Taxpayers have been left to foot a consultant bill worth more than $66 million after the Baird Government blew its budget for external consultancies by almost 50 per cent.
The Budgeted Forward Estimates Detailed Report for 2015/16 has shown that the Government spent $203,922,000 on external consultants despite setting aside $137,664,000 across all departments for outside advice.
The Government’s overspend has caused a blowout of $66,258,000 – or 48 per cent – with some of the most crisis plagued departments the cause of the gratuitous spending.
The Department of Education blew its budget by $1.2 million despite more than a third of schools being overcapacity and a $732 million school maintenance backlog yet to be addressed.
While the crisis of prison overcrowding and exhausted resources continues to choke up the NSW justice system the Department of Justice wasted $4.1 million in taxpayer dollars on outside advisors.
The Crown Finance Entity – the department tasked with overseeing Government transactions - was the worst offender after it blew its budget by more than $57 million.
According to the Budgeted Forward Estimates Detailed Report for 2015/16 the Department of Justice spent $57,466,000 on consultants despite having a budget of $367,000.

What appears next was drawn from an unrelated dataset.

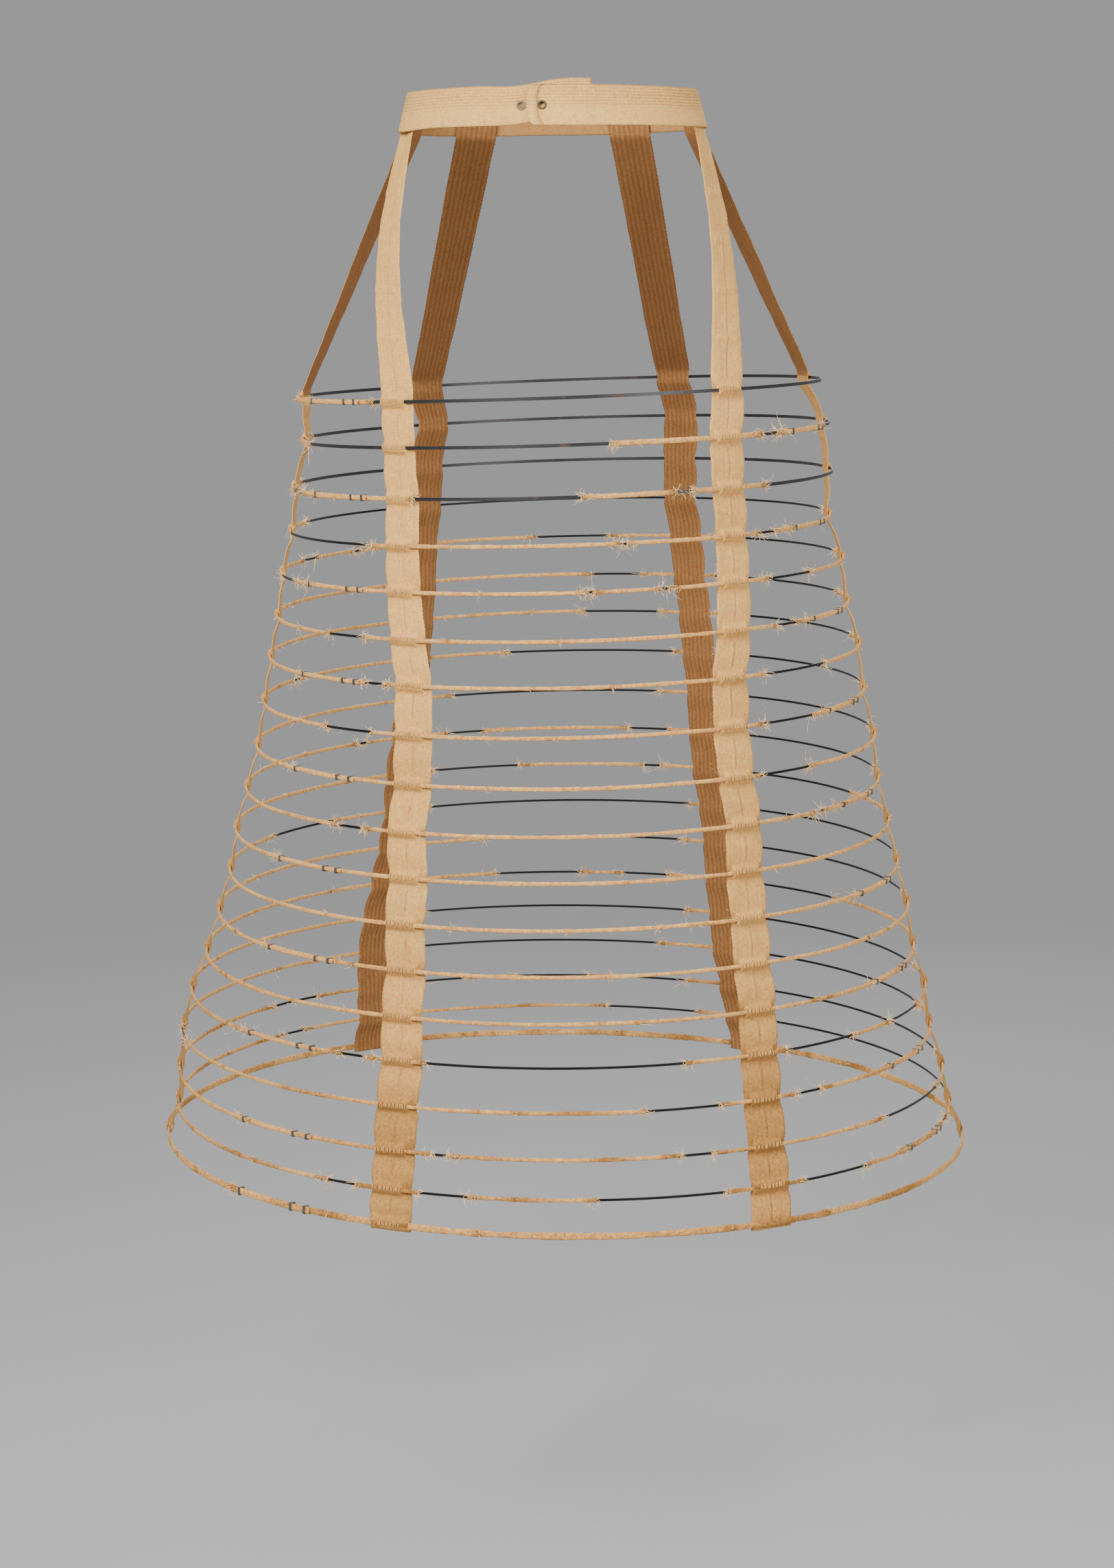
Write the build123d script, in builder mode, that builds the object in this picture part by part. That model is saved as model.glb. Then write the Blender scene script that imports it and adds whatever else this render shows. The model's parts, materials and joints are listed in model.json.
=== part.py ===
"""A crinoline cage: graded steel hoops in cotton covers, hung on woven tapes from a waistband.

The origin is the middle of the waist, +X is the wearer's left, +Y is the back and +Z is up.
Sizes are in millimetres. Angles are in degrees round an oval from its front centre: 90 is the
wearer's left, 180 the back and 270 (or -90) the wearer's right.
"""

from build123d import *
import math
import os

# The waistband: one length of tape round the waist, its ends lapped in front
WAIST_HALF_WIDTH = 120.0
WAIST_HALF_DEPTH = 95.0
BAND_HEIGHT = 31.5
BAND_THICKNESS = 1.6
BAND_FLARE = 8.0
BAND_ROLL = 0.8
BAND_OUTER_END = -20.0
BAND_INNER_END = 30.0
BAND_PLY_GAP = 0.8
BAND_EASE = 34.0

# The eyelets, one through each end of the band
EYELET_HOLE_RADIUS = 2.3
EYELET_WALL = 0.4
EYELET_FLANGE_RADIUS = 3.7
EYELET_FLANGE_THICKNESS = 0.5
OUTER_EYELET_X = -8.0
INNER_EYELET_X = -24.4
EYELET_FIT = 0.05
EYELET_REACH = BAND_THICKNESS / 2 + BAND_PLY_GAP

# The hoops, from the hips down to the hem; the sags say how far each hangs below even spacing,
# the spreads how much wider it is than the smooth outline, and the side shifts how far it has
# slipped to the wearer's left
HOOP_COUNT = 19
TOP_HOOP_DROP = 224.0
HOOP_PITCH = 35.0
HOOP_SAGS = (0, 0, 4, 5, 5, 6, 6, 8, 11, 12, 12, 12, 12, 12, 10, 9, 9, 4, -4)
TOP_HALF_WIDTH = 217.0
HEM_HALF_WIDTH = 340.0
WIDTH_CURVE = 1.25
HOOP_SPREADS = (1, 0, 0, -4, -1, -2, -1, -2, -2, -2, -1, -1, 0, 1, 4, 3, 1, -3, -2)
TOP_HALF_DEPTH = 290.0
HEM_HALF_DEPTH = 396.0
DEPTH_CURVE = 0.6
TOP_HOOP_BACK = 82.0
HEM_HOOP_BACK = 90.0
HOOP_SIDE_SHIFTS = (5, 11, 8, 7, 8, 9, 10, 10, 11, 9, 8, 10, 9, 7, 5, 4, 7, 10, 11)
TOP_HOOP_ROLL = 2.1
HEM_HOOP_ROLL = -0.3

# The steel strip and its cotton cover: heavy at the hips, light below, heaviest at the hem
HIP_HOOP_COUNT = 3
STEEL_THICKNESS = 0.6
HIP_STEEL_HEIGHT = 2.6
SKIRT_STEEL_HEIGHT = 1.9
HEM_STEEL_HEIGHT = 4.0
COVER_WALL = 0.6
COVER_FIT = 0.05
COVER_THICKNESS = STEEL_THICKNESS + 2 * (COVER_FIT + COVER_WALL)

# Where a hoop's two ends lap and are clipped: the wearer's right, then left, down the cage
HOOP_LAP = 96.0
TOP_RIGHT_LAP_END = -46.0
HEM_RIGHT_LAP_END = -36.0
LEFT_LAP_END = 70.0
LAP_EASE = 45.0
LAP_CLEARANCE = 0.1
CLIP_LENGTH = 2.4
CLIP_WALL = 0.5
CLIP_FIT = 0.05
CLIP_SPOTS = (5.0, 20.0, 85.0)

# The tapes: the angle at which each meets the waistband, the top hoop and the hem, how its line
# curves below, and how far it stands out over the hips
TAPES = {
    "front_right_tape": (-76.0, -38.5, -23.0, 2.0, 13.0),
    "front_left_tape": (78.0, 36.0, 28.0, 1.0, 8.0),
    "side_right_tape": (-107.0, -99.0, -88.0, 8.0, 0.0),
    "side_left_tape": (107.0, 105.0, 88.0, 8.0, 0.0),
    "back_right_tape": (212.0, 213.0, 213.0, 1.0, 0.0),
    "back_left_tape": (148.0, 151.5, 149.0, 1.0, 0.0),
}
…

A table of the highest spending departments is below.
Quotes attributable to Shadow Treasurer Ryan Park
“This is an appalling mismanagement of the budget and a gross waste of taxpayer money that could be better spent fixing our schools and hospitals.
“Schools are full to the brim, hospital waiting times are increasing and TAFE is becoming unaffordable but the Government thinks this is the perfect time to blow the budget on frivolous costs.
“Premier Mike Baird should be focused on fixing the ongoing issues in these departments. Instead, they’ve been flicked over to the private sector at a huge cost to the taxpayer.
“After so many bad decisions and shonky policy announcements it’s obvious the Government isn’t getting value for money.
“Taxpayers expect the Government to be making the decisions that run the state; not an army of private sector consultants.”